Understanding Common DNS Record Types
Different DNS records answer different operational questions. Reading the right record type matters, because a domain can be healthy for one service and incomplete for another.
| Record | What it tells you | Typical use case |
|---|---|---|
| A / AAAA | Which IPv4 or IPv6 addresses a hostname resolves to. | Checking whether a website or API points to the expected server or CDN. |
| CNAME | Whether one hostname aliases to another hostname instead of holding its own address record. | Verifying subdomains that point to SaaS services, CDNs, or managed platforms. |
| MX | Which mail servers accept inbound email and in what priority order. | Troubleshooting missing email, mail migrations, or provider cutovers. |
| TXT | Free-form text used for SPF, DMARC, domain verification, and vendor ownership proofs. | Checking sender policy, Google or Microsoft verification, and anti-spoofing controls. |
| NS / SOA | Who is authoritative for the zone and how the zone is administered. | Confirming delegation after moving DNS providers or fixing stale authority. |
| CAA / PTR | CAA limits certificate issuance; PTR maps an IP address back to a hostname. | Reviewing TLS issuance policy and reverse DNS for server reputation or inventory. |
Interpretation Tips and Common Mistakes
A “no answer” result is not the same as a broken domain. It often means the domain exists but does not publish that specific record type. For example, many zones have A and MX records but no CAA record. By contrast, an NXDOMAIN-style error means the queried name itself is missing from DNS.
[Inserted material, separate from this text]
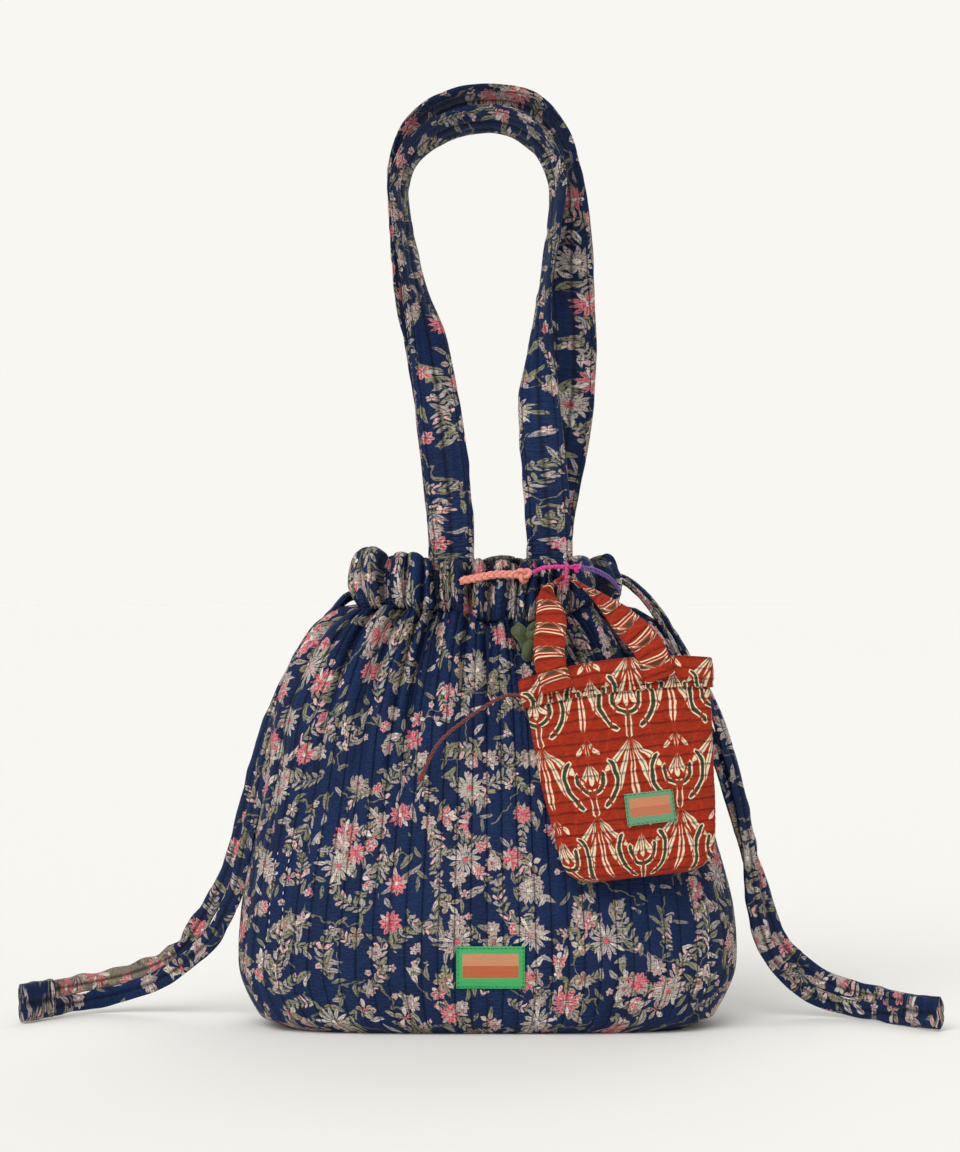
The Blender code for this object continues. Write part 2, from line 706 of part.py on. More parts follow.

- Do not assume that an MX record exists just because a website is live. Web and mail routing are separate.
- When reading TXT, look for policy prefixes such as v=spf1 or v=DMARC1 rather than treating all text strings as equivalent.
- Reverse DNS is checked with PTR on an IP address, not by querying PTR on a normal website hostname.
- CNAME records redirect one hostname to another hostname, not directly to an IP address. If you see an IP in the answer, you are looking at A or AAAA, not CNAME.
- DNS changes can take time to propagate because caches honor TTL values, so a recently updated record may not appear everywhere immediately.
FAQ
How do I check DNS records for a domain name?
Enter the domain, choose the records you care about, and run the lookup. Use A and AAAA when you are checking where web traffic goes, MX for inbound email, TXT for SPF, DMARC, or verification tokens, and NS or SOA when you need to confirm which provider is authoritative for the zone.
Why does the lookup say "no answer" if the domain is real?
Because the domain can exist without publishing every record type. A hostname may have A and AAAA records but no MX or CAA. "No answer" usually means the requested record type is absent, while a non-existent-domain error means the name itself could not be found in DNS.
What is the difference between A, CNAME, MX, and TXT?
A maps a hostname to an IPv4 address. CNAME aliases one hostname to another hostname. MX defines where inbound email should be delivered. TXT stores text-based policies and proofs, including SPF rules, DMARC policies, and service verification strings.
How do I check reverse DNS for a server IP?
Enter the IP address and query PTR. If a PTR record exists, it returns the hostname assigned to that address. Reverse DNS is commonly checked when troubleshooting mail reputation, logging, host inventory, or server identity mismatches.
Can this help me troubleshoot email deliverability?
Yes, within limits. MX tells you where mail should be received, TXT can reveal SPF or DMARC policies, and PTR on the sending IP helps you confirm reverse DNS. Those checks cover several common mail setup issues, although DKIM signing, SMTP behavior, and mailbox provider reputation still require additional testing.